Ishtaqar, a resident, says many people fall ill because of the dirty water supplied. As if the quality of water were not bad enough, the government must look at the civic situation of the area. The connection from Gautampuri to the BIW camp takes one through heaps of garbage. This was cleaned, they say, when Kejriwal visited. The next day, it was back to square one.
The garbage strewn though, would be something fixable if the Municipal Corporation of Delhi (MCD) which falls under the Centre’s ambit, sits up and takes note. The sewers, however, come under the Delhi government’s DJB.
But things don’t seem likely to get better any time soon. The residents even complain that construction work for the sewers has stopped after just a few days work. One points to this as a medium which will eventually create a huge problem during the monsoons.
With the system already over its capacity and clogged, one can only imagine the nightmare it would be walking down those lanes when rains do hit the city. Residents here, though, have braved it. But if the whole city were to run dry, the population of almost two crore would need more than a few tankers of water to live on.

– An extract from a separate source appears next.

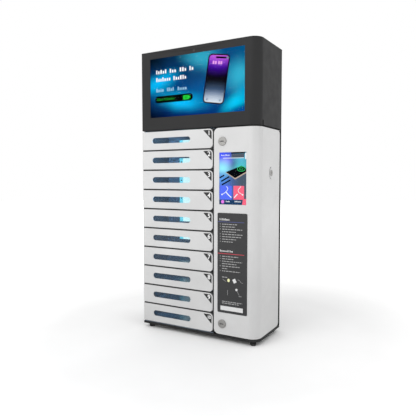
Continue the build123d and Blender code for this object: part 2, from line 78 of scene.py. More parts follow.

For the past one month, Old Kondli’s D-block area which falls under East Delhi has faced a water crisis. Unlike the others featured in this report, the homes here receive water through pipelines but the quality of the supply itself is beyond questionable for the said months.
The water supplied every morning and evening is dark, and smells foul, leaving residents to rely on water tankers from the Delhi Jal Board – which have been visiting the area for the past week.
They also rely on 20 litre bottles of drinking water (for Rs 20) for their daily needs.
A resident Ram Narayan Sinha, says that this problem begun when the main supply line was broken, and sewage entered the pipeline carrying water supply. With the main supply now fixed, slowly the colour of the water has become from a muddy brown to a yellowish cloudy colour.
The residents have had to face this predicament in a stressful time like Delhi’s summer.